--- start of SUPPLIED DATA ---

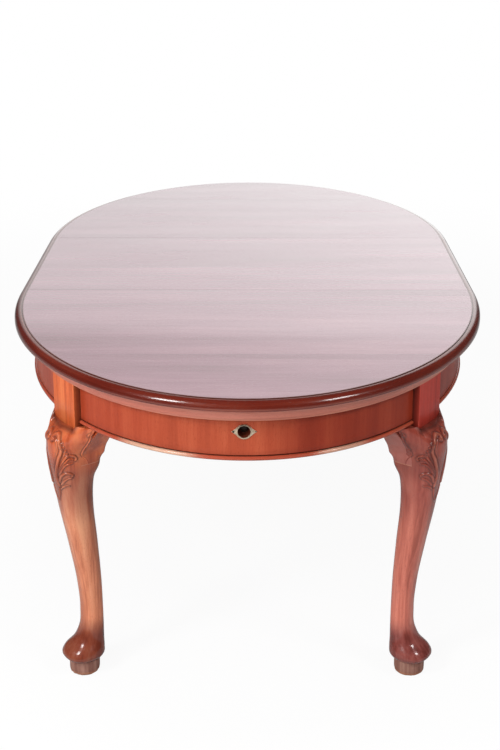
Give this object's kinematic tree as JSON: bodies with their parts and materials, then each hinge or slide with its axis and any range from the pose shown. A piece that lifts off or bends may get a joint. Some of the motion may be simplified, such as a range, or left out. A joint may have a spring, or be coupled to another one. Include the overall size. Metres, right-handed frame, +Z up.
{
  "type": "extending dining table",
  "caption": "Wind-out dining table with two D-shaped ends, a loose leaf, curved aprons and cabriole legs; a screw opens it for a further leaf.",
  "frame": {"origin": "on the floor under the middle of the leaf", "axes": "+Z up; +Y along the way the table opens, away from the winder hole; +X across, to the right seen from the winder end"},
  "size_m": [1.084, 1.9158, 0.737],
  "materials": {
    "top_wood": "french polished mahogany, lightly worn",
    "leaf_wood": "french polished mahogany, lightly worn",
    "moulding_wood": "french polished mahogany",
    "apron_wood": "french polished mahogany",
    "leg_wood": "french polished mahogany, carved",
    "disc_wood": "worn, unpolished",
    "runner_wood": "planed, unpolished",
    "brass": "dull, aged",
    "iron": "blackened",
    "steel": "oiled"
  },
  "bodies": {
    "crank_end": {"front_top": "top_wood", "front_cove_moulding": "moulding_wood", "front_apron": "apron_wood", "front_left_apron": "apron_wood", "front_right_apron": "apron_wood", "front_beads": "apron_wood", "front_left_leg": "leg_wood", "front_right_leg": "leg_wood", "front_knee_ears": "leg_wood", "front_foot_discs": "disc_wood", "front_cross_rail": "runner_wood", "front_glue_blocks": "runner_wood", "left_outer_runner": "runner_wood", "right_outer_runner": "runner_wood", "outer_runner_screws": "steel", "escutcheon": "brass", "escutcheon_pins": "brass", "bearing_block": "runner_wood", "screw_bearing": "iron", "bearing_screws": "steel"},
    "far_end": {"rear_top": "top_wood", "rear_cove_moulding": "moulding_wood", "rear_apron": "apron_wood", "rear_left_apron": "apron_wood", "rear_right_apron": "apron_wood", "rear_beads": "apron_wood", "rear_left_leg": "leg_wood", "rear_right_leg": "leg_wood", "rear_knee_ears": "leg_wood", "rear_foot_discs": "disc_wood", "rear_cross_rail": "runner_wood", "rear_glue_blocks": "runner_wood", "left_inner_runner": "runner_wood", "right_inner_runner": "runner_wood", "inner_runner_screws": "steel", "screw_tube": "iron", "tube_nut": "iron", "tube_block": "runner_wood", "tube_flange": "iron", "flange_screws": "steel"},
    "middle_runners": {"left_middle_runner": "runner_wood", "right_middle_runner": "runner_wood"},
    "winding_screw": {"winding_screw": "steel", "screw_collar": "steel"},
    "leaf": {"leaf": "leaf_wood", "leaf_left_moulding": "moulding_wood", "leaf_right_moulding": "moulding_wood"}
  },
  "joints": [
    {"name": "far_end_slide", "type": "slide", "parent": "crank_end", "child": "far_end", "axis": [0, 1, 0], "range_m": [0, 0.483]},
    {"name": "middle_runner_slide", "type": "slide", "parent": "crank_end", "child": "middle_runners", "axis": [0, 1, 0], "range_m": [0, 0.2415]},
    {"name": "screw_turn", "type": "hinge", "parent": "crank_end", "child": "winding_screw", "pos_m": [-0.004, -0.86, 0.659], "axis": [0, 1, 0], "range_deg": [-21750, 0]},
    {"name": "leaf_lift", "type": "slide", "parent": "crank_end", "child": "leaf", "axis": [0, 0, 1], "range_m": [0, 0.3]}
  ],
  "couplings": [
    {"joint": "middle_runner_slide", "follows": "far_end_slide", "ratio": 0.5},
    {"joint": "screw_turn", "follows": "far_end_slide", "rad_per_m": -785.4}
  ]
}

--- end of SUPPLIED DATA ---

▸ REQUIRED TASK: Copy out the material above in its entirety. Every detail must match.

▸ ANSWER IN FULL:
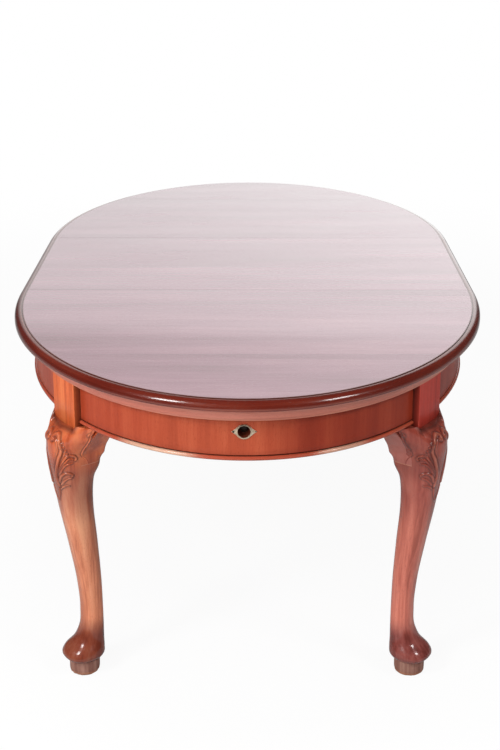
Give this object's kinematic tree as JSON: bodies with their parts and materials, then each hinge or slide with its axis and any range from the pose shown. A piece that lifts off or bends may get a joint. Some of the motion may be simplified, such as a range, or left out. A joint may have a spring, or be coupled to another one. Include the overall size. Metres, right-handed frame, +Z up.
{
  "type": "extending dining table",
  "caption": "Wind-out dining table with two D-shaped ends, a loose leaf, curved aprons and cabriole legs; a screw opens it for a further leaf.",
  "frame": {"origin": "on the floor under the middle of the leaf", "axes": "+Z up; +Y along the way the table opens, away from the winder hole; +X across, to the right seen from the winder end"},
  "size_m": [1.084, 1.9158, 0.737],
  "materials": {
    "top_wood": "french polished mahogany, lightly worn",
    "leaf_wood": "french polished mahogany, lightly worn",
    "moulding_wood": "french polished mahogany",
    "apron_wood": "french polished mahogany",
    "leg_wood": "french polished mahogany, carved",
    "disc_wood": "worn, unpolished",
    "runner_wood": "planed, unpolished",
    "brass": "dull, aged",
    "iron": "blackened",
    "steel": "oiled"
  },
  "bodies": {
    "crank_end": {"front_top": "top_wood", "front_cove_moulding": "moulding_wood", "front_apron": "apron_wood", "front_left_apron": "apron_wood", "front_right_apron": "apron_wood", "front_beads": "apron_wood", "front_left_leg": "leg_wood", "front_right_leg": "leg_wood", "front_knee_ears": "leg_wood", "front_foot_discs": "disc_wood", "front_cross_rail": "runner_wood", "front_glue_blocks": "runner_wood", "left_outer_runner": "runner_wood", "right_outer_runner": "runner_wood", "outer_runner_screws": "steel", "escutcheon": "brass", "escutcheon_pins": "brass", "bearing_block": "runner_wood", "screw_bearing": "iron", "bearing_screws": "steel"},
    "far_end": {"rear_top": "top_wood", "rear_cove_moulding": "moulding_wood", "rear_apron": "apron_wood", "rear_left_apron": "apron_wood", "rear_right_apron": "apron_wood", "rear_beads": "apron_wood", "rear_left_leg": "leg_wood", "rear_right_leg": "leg_wood", "rear_knee_ears": "leg_wood", "rear_foot_discs": "disc_wood", "rear_cross_rail": "runner_wood", "rear_glue_blocks": "runner_wood", "left_inner_runner": "runner_wood", "right_inner_runner": "runner_wood", "inner_runner_screws": "steel", "screw_tube": "iron", "tube_nut": "iron", "tube_block": "runner_wood", "tube_flange": "iron", "flange_screws": "steel"},
    "middle_runners": {"left_middle_runner": "runner_wood", "right_middle_runner": "runner_wood"},
    "winding_screw": {"winding_screw": "steel", "screw_collar": "steel"},
    "leaf": {"leaf": "leaf_wood", "leaf_left_moulding": "moulding_wood", "leaf_right_moulding": "moulding_wood"}
  },
  "joints": [
    {"name": "far_end_slide", "type": "slide", "parent": "crank_end", "child": "far_end", "axis": [0, 1, 0], "range_m": [0, 0.483]},
    {"name": "middle_runner_slide", "type": "slide", "parent": "crank_end", "child": "middle_runners", "axis": [0, 1, 0], "range_m": [0, 0.2415]},
    {"name": "screw_turn", "type": "hinge", "parent": "crank_end", "child": "winding_screw", "pos_m": [-0.004, -0.86, 0.659], "axis": [0, 1, 0], "range_deg": [-21750, 0]},
    {"name": "leaf_lift", "type": "slide", "parent": "crank_end", "child": "leaf", "axis": [0, 0, 1], "range_m": [0, 0.3]}
  ],
  "couplings": [
    {"joint": "middle_runner_slide", "follows": "far_end_slide", "ratio": 0.5},
    {"joint": "screw_turn", "follows": "far_end_slide", "rad_per_m": -785.4}
  ]
}